Everything from the first line to the line containing "return made" is to be repeated exactly; nothing past it.

PROVIDED MATERIAL:
○ ○ ○ ○ ○
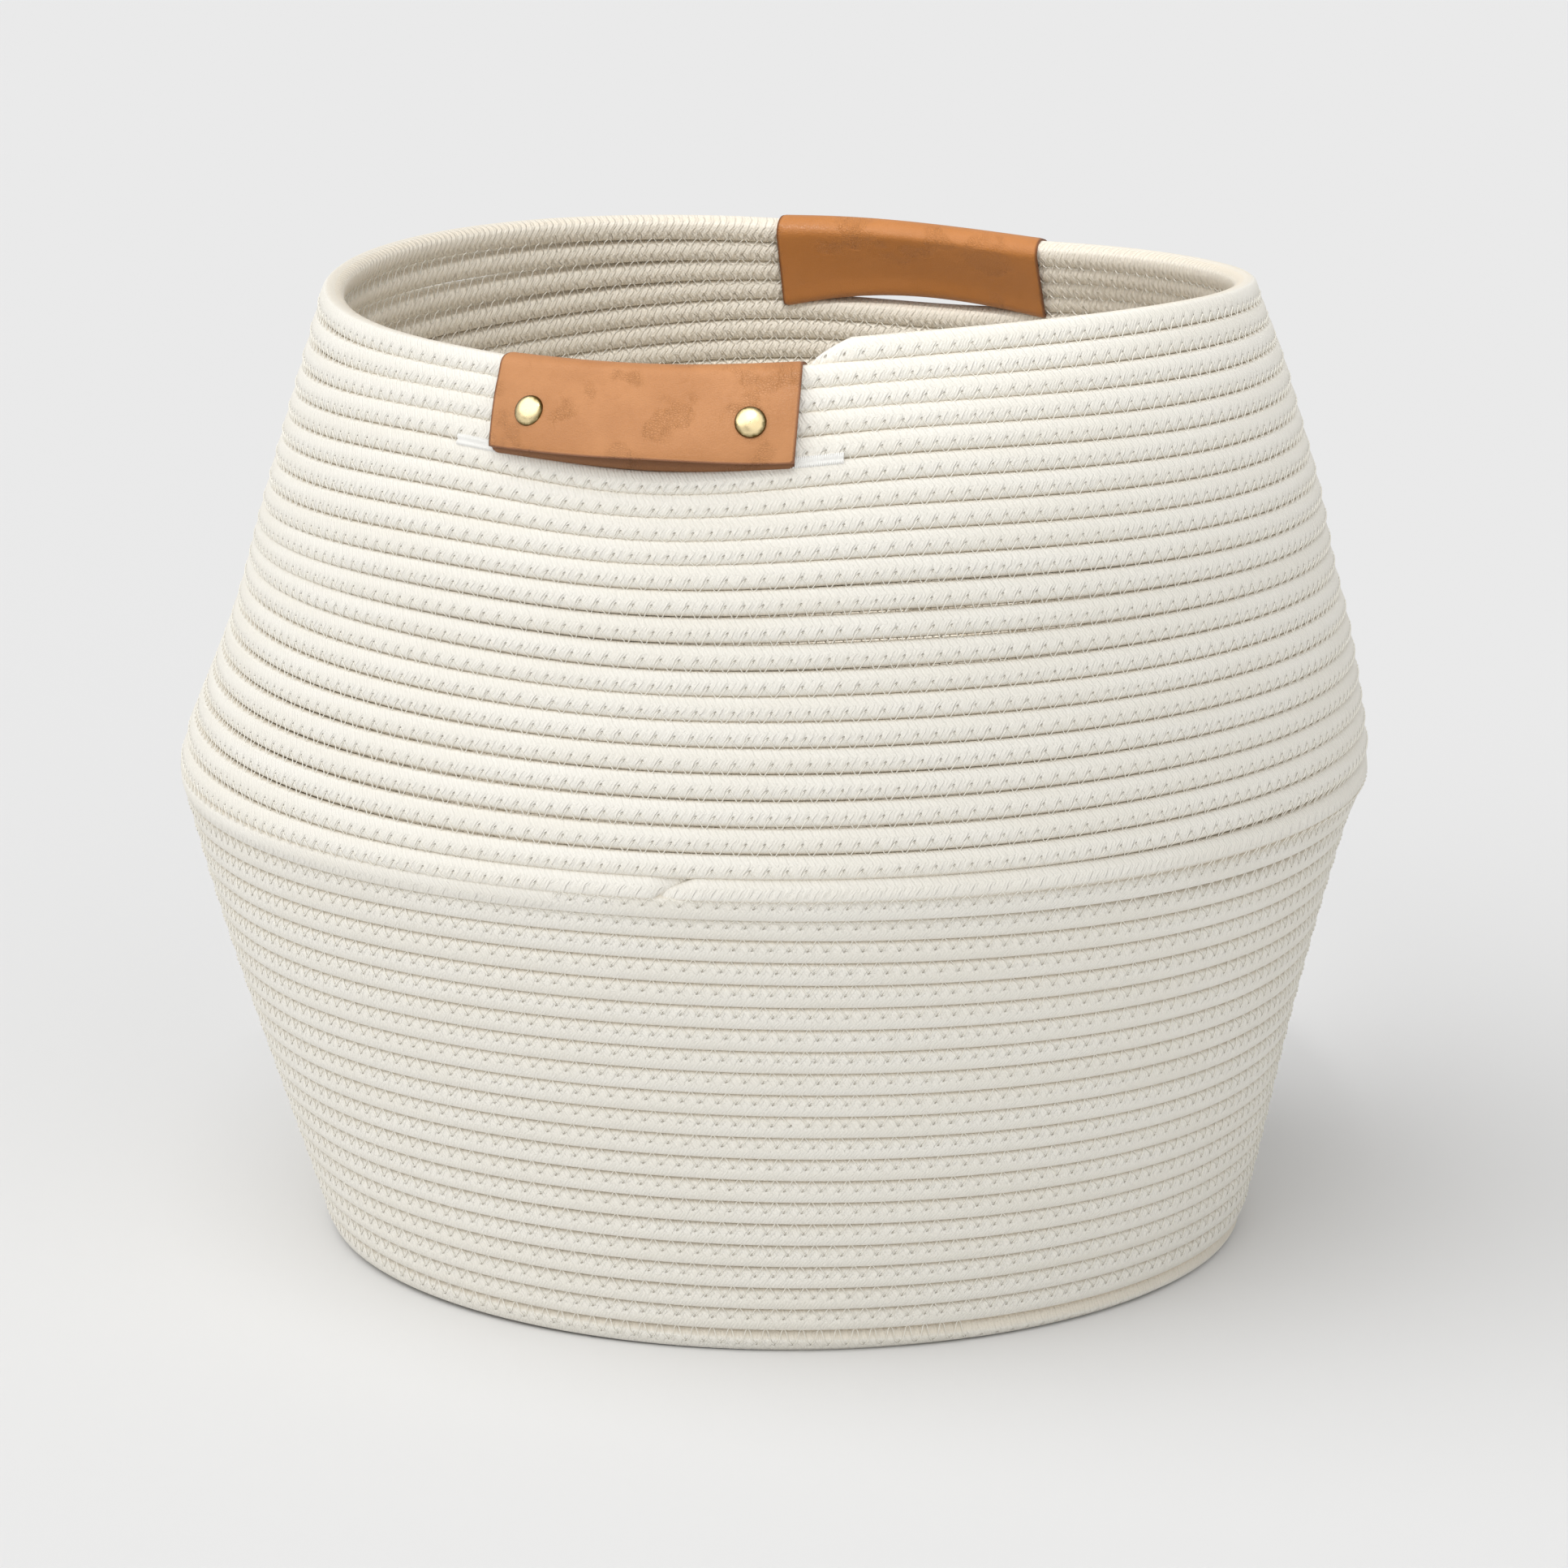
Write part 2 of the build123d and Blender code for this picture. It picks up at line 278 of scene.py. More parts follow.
# ------------------------------------------------------------------ meshes
def make_mesh(name, points, faces, material, facts=None):
    mesh = bpy.data.meshes.new(name)
    points = np.ascontiguousarray(points, np.float32).reshape(-1, 3) * MM
    faces = np.ascontiguousarray(faces, np.int32)
    count, corners = faces.shape
    mesh.vertices.add(len(points))
    mesh.vertices.foreach_set("co", points.ravel())
    mesh.loops.add(count * corners)
    mesh.loops.foreach_set("vertex_index", faces.ravel())
    mesh.polygons.add(count)
    mesh.polygons.foreach_set("loop_start", np.arange(0, count * corners, corners, dtype=np.int32))
    mesh.polygons.foreach_set("use_smooth", np.full(count, True))
    for fact, values in (facts or {}).items():
        values = np.asarray(values, np.float32)
        if values.ndim == 1:
            mesh.attributes.new(fact, "FLOAT", "POINT").data.foreach_set("value", values)
        else:
            made = mesh.attributes.new(fact, "FLOAT_VECTOR", "POINT")
            made.data.foreach_set("vector", np.ascontiguousarray(values).ravel())
    mesh.update(calc_edges=True)
    mesh.validate()
    mesh.materials.append(material)
    made = bpy.data.objects.new(name, mesh)
    bpy.context.scene.collection.objects.link(made)
    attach(made, "root")
    return made


def grid_faces(rows, columns, closed=True):
    """Quads over a grid of points; closed joins the last column to the first."""
    row = np.arange(rows - 1)[:, None] * columns
    column = np.arange(columns if closed else columns - 1)[None, :]
    after = (column + 1) % columns
    corners = (row + column, row + after, row + columns + after, row + columns + column)
    return np.stack([c.ravel() for c in corners], -1)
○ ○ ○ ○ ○
SOLUTION TO THE PROBLEM:
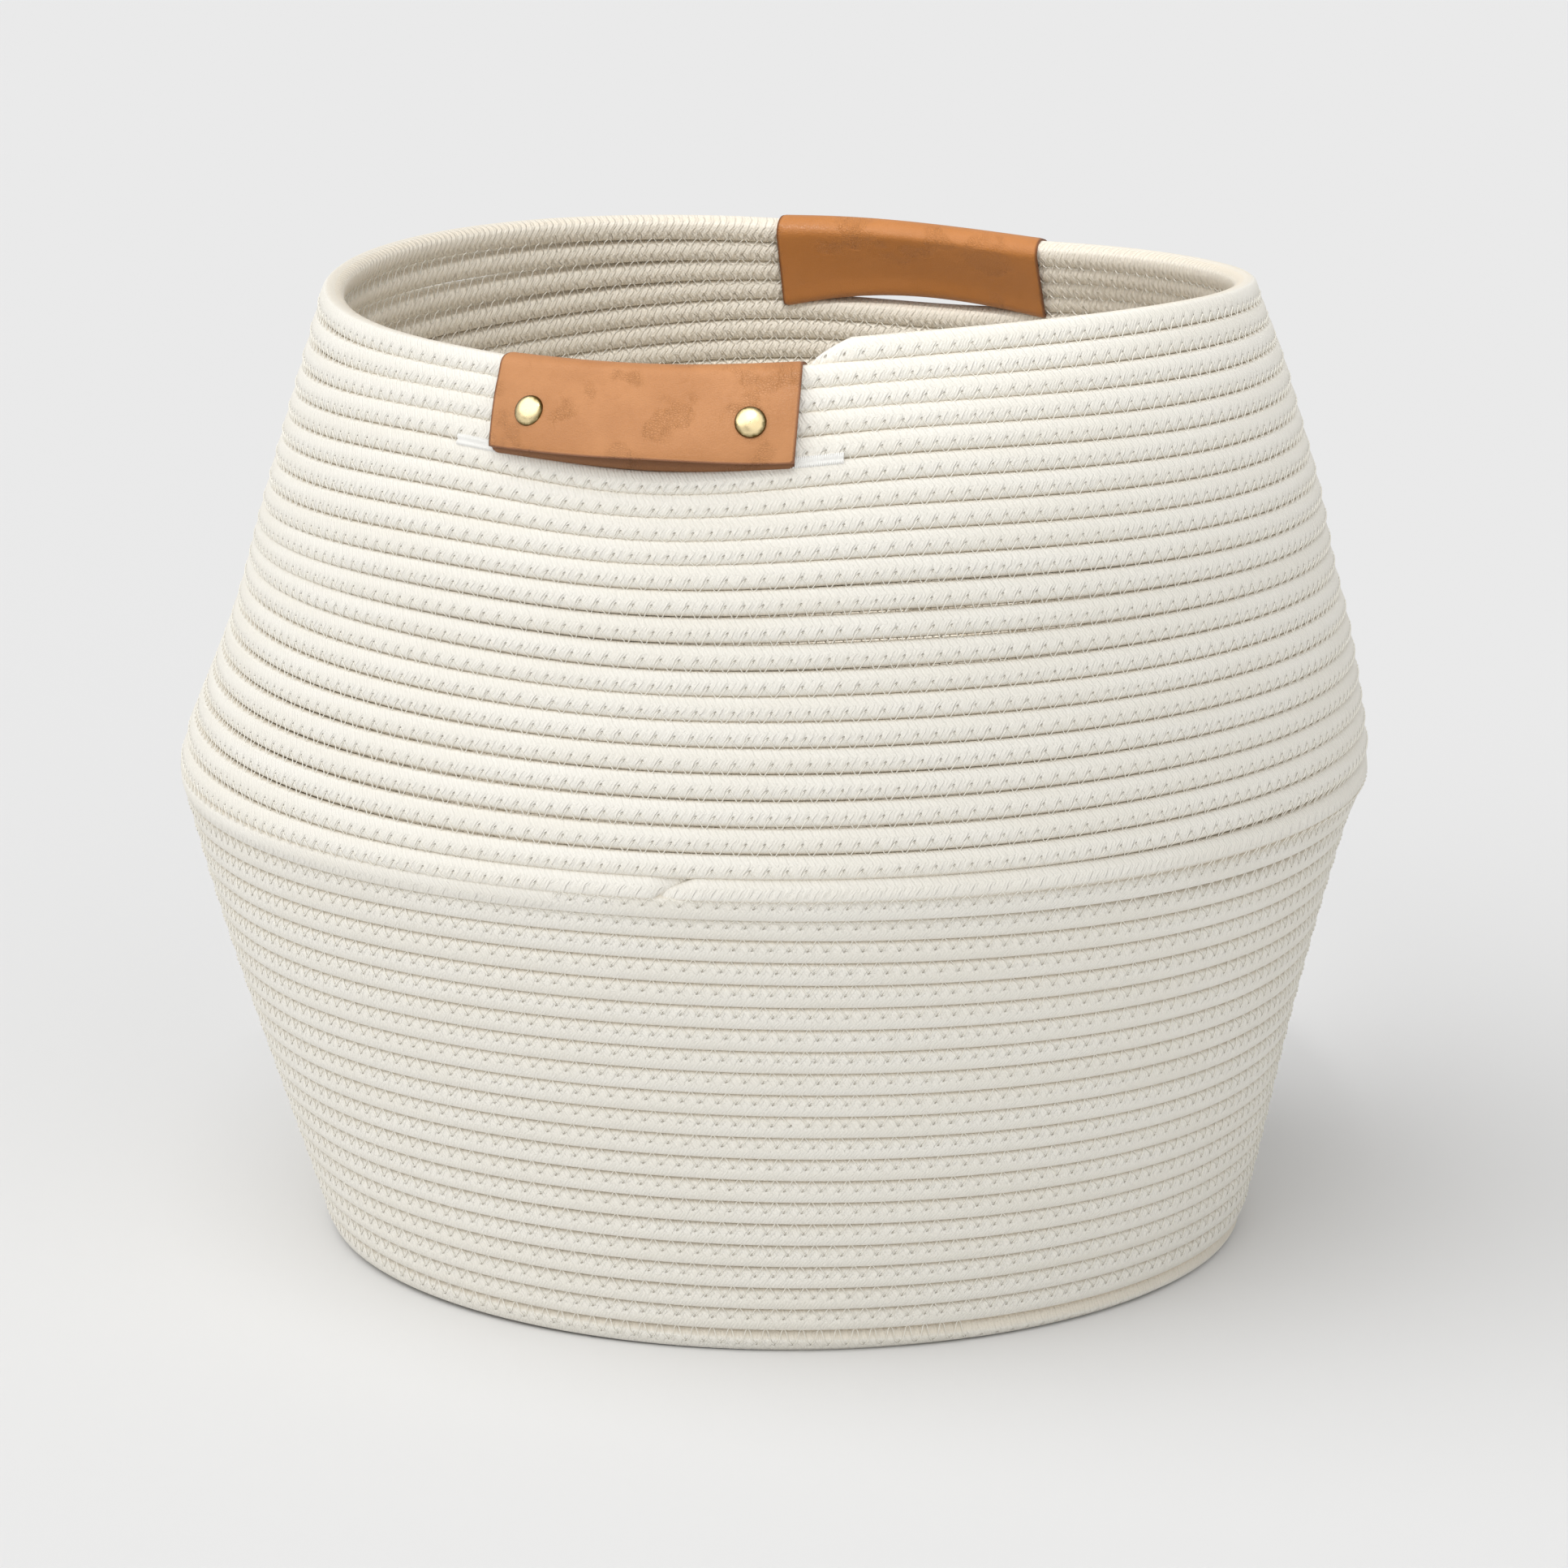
Write part 2 of the build123d and Blender code for this picture. It picks up at line 278 of scene.py. More parts follow.
# ------------------------------------------------------------------ meshes
def make_mesh(name, points, faces, material, facts=None):
    mesh = bpy.data.meshes.new(name)
    points = np.ascontiguousarray(points, np.float32).reshape(-1, 3) * MM
    faces = np.ascontiguousarray(faces, np.int32)
    count, corners = faces.shape
    mesh.vertices.add(len(points))
    mesh.vertices.foreach_set("co", points.ravel())
    mesh.loops.add(count * corners)
    mesh.loops.foreach_set("vertex_index", faces.ravel())
    mesh.polygons.add(count)
    mesh.polygons.foreach_set("loop_start", np.arange(0, count * corners, corners, dtype=np.int32))
    mesh.polygons.foreach_set("use_smooth", np.full(count, True))
    for fact, values in (facts or {}).items():
        values = np.asarray(values, np.float32)
        if values.ndim == 1:
            mesh.attributes.new(fact, "FLOAT", "POINT").data.foreach_set("value", values)
        else:
            made = mesh.attributes.new(fact, "FLOAT_VECTOR", "POINT")
            made.data.foreach_set("vector", np.ascontiguousarray(values).ravel())
    mesh.update(calc_edges=True)
    mesh.validate()
    mesh.materials.append(material)
    made = bpy.data.objects.new(name, mesh)
    bpy.context.scene.collection.objects.link(made)
    attach(made, "root")
    return made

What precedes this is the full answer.